Most recently, the Assad regime attacked American-supported Syrian Democratic Forces—the Kurdish-led fighters who have been our most effective partner against ISIS—at Tabqa, a critical target given that the Tabqa Dam provides much of Syria’s electricity. This attack led to the United States shooting down a Syrian plane for the first time since the start of the conflict. The Russians are now threatening to shoot down any American plane that crosses the Euphrates River, potentially forcing the United States to choose between significantly curtailing operations against ISIS or calling the Russian bluff. (And it is most likely a bluff.)

This comes on the heels of a number of incidents in eastern Syria in which Iranian militias came too close to U.S. Special Forces that were training an anti-ISIS Sunni force, resulting in defensive American strikes. Ultimately Iranian forces were able to go around U.S. forces and achieve their objective of getting to the Syrian-Iraqi border. And to send an even firmer signal, Iran’s spymaster extraordinaire Qassem Soleimani, head of the Iranian Qods Force, was photographed at the border taunting the United States. Assad’s forces have also escalated against U.S.- and Jordanian-supported moderate opposition forces in southwest Syria, which have created a vital buffer zone while ensuring that Iranian proxies do not establish themselves on the Golan Heights and threaten Israel. And Iran’s missile strikes in response to the recent ISIS terrorist attack in Tehran sent another signal that they plan to be players in eastern Syria.

The U.S. response has been confused. Military commanders in the field have been given the authority to protect themselves and shoot at Syrian, Iranian, and Russian forces that get too close. But there is still no clear policy with regard to how we deal with this increasing competition in eastern Syria. The end result is not a chastened Syria and an Iran that’s afraid to get into a fight with an unpredictable president but instead an adversary that will continue to probe U.S. tolerance and may at some point go too far, triggering a major conflict that nobody wants.

Rather than ambiguity and tough talk, what this situation calls for is clarity. The administration should lay out red lines for Assad, Iran, and Russia, none of whom want a direct conflict with the United States. If we were to communicate that we will not tolerate regime attacks on the Syrian Democratic Forces, we could likely deter future attacks. If we had clarified a month ago that the airspace in eastern Syria would remain under U.S. control, we could have leveraged our adversaries’ fear of Trump’s unpredictability to keep them out.
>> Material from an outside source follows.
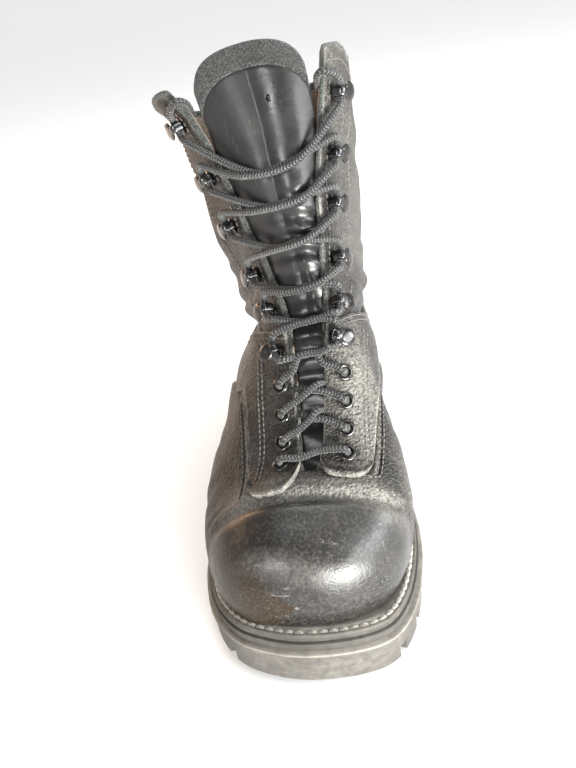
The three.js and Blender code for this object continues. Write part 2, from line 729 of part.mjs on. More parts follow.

Instead we dithered and they continued to test American resolve while the U.S. position in Syria grew weaker even as the likelihood of conflict increased.

This situation also screams out for a diplomatic solution. Russia does not have the same absolutist objectives as Assad and, unlike Iran, has no strategic imperative to fight for eastern Syria. One would think the Trump administration’s warmer attitude toward the Russians could be leveraged to de-escalate, but so far (outside of deconfliction of air space) there seems to be little effort along these lines.

These tensions also require a direct line to Iran and Assad. But since taking office, the Trump administration has been missing in action when it comes to the diplomatic process for ending the Syrian civil war. After the Obama administration successfully broke through after 35 years of no contact, establishing a direct channel between Secretary of State John Kerry and Iranian Foreign Minister Javad Zarif, the Trump administration has cut that channel off. That means there is no good way to communicate with Iran in a crisis.

Unpredictability and ambiguity can work if they are combined with strategy and diplomacy. But from Trump all we are getting is incoherence. That is a dangerous recipe. The end result in Syria and elsewhere will be, at best, the rollback of American influence and power. At worst, we will stumble into a devastating conflict.